I work out an hour, six days a week. I love classes like SoulCycle. I also loosely count calories, but sometimes I might eat an Oreo. It's not the end of the world."

Frederickson's skeletal appearance on finale night drew visibly alarmed reactions from longtime "Biggest Loser" trainers Jillian Michaels and Bob Harper. Michaels recently blamed Frederickson's trainer, Dolvett Quince, for letting Rachel to go too far with her weight loss.

"I look to Dolvett to really answer to this," said Jillian, the author of Slim for Life. "We, as trainers, are allowed to talk to our contestants when they go home. Rachel [was] Dolvett's contestant."
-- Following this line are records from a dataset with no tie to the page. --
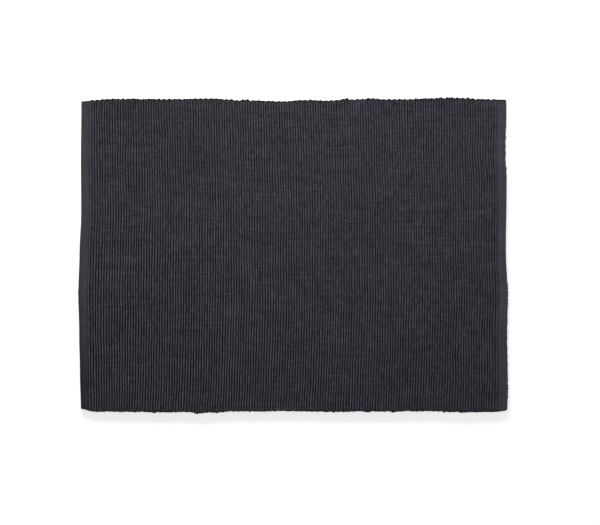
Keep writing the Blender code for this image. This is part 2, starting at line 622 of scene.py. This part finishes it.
class WovenLook(NamedTuple):
    """What one way of weaving gives a material."""

    height: Socket  # of the threads, from 0 to 1
    unshaded: Socket  # from 0 in the painted shade between the ribs and threads to 1 where none is painted
    tone: Socket  # how light the dye is, around 1
    coolness: Socket  # from 0 for a redder dye to 1 for a bluer one
    flank: Value  # from 0 for the redder tint of a rib's side to 1 for the bluer one


@dataclass(frozen=True)
class Cotton(ABC):
    """Matt dyed cotton, whose look comes from the way in which it is woven."""

    warm: Colour  # of the highest threads where the dye is redder
    cool: Colour  # of the highest threads where the dye is bluer
    recess_shade: Colour  # painted shade between the ribs and between the threads
    thread: float  # pitch of the covering threads, in metres
    ribs: int  # how many the mat has
    bump: float  # height of a thread, in metres
    streaky: float  # how much lighter or darker the dye is from one thread to the next

    DYE_LINES = Clouds(ribs=28.0, length=0.0016, layer=1.0)
    DYE_PATCHES = Clouds(ribs=7.0, length=0.025, layer=2.0)
    PATCHY = 0.16  # how much lighter or darker a patch is
    DYE_CASTS = Clouds(ribs=3.0, length=0.009, layer=5.0)
    CAST = 0.9  # how much bluer or redder a cast is
    RED_FLANK = (1.22, 0.965, 0.79, 1.0)  # tints of the two sides of a rib
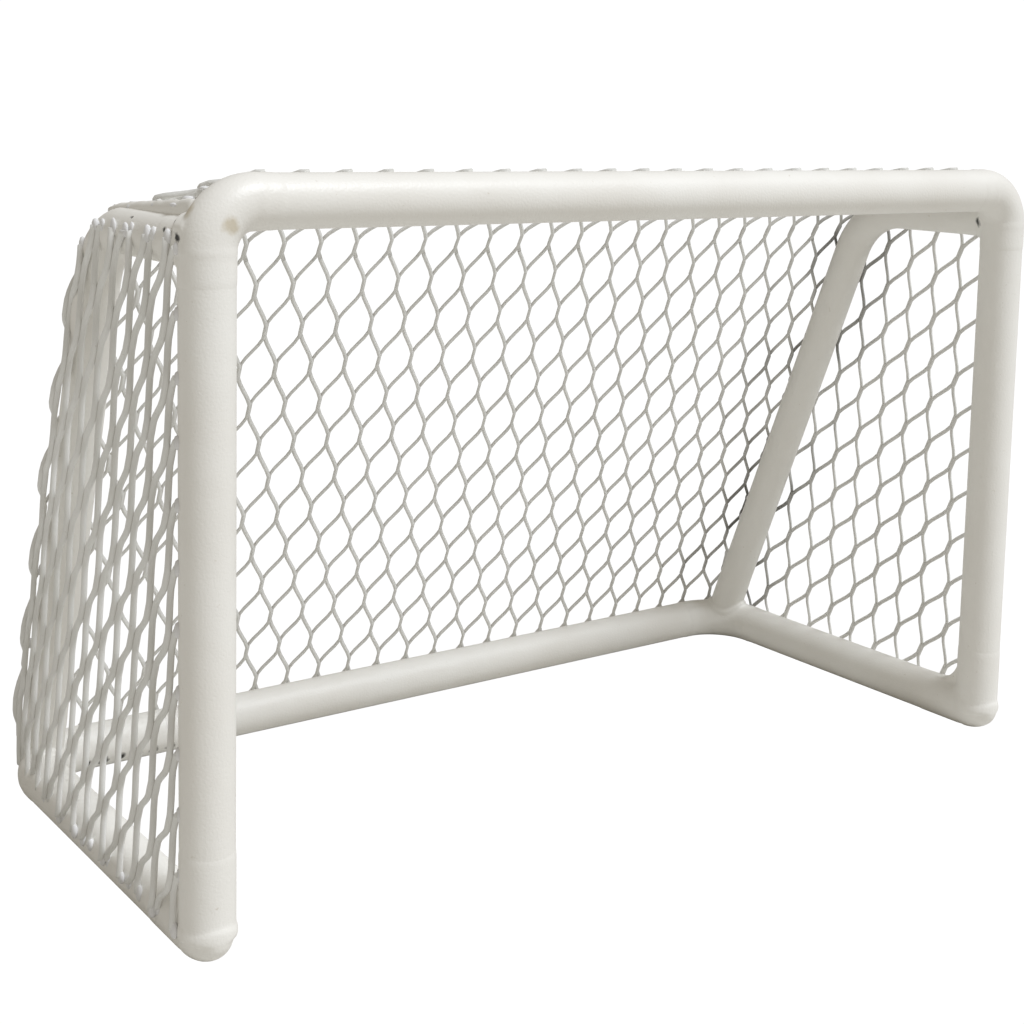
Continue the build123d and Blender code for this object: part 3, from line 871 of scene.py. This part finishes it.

Quince, the author of the bestselling The 3-1-2-1 Diet, insisted that Rachel lost weight the healthy way and asked fans not to jump to conclusions. Frederickson's super-skinny appearance caused outrage among "Biggest Loser" fans, who said selecting someone who looks unhealthy as the winner sends the wrong message. Show executives said they will tweak the weight-loss competition to provide more support and check-ins for the contestants after they leave the Biggest Loser ranch.

Meanwhile, Frederickson is unfazed by the anorexia controversy she stirred, saying she's glad to have opened up a debate on body image and healthy weight loss. "It started a discussion about body image," she said.

"I have so many people who will come up to me and say, 'Thank you. I've been criticized for being too thin or too tall or whatever, and now I can stand up and be proud and not let that affect me. Now I can really love myself.' I think that's pretty powerful."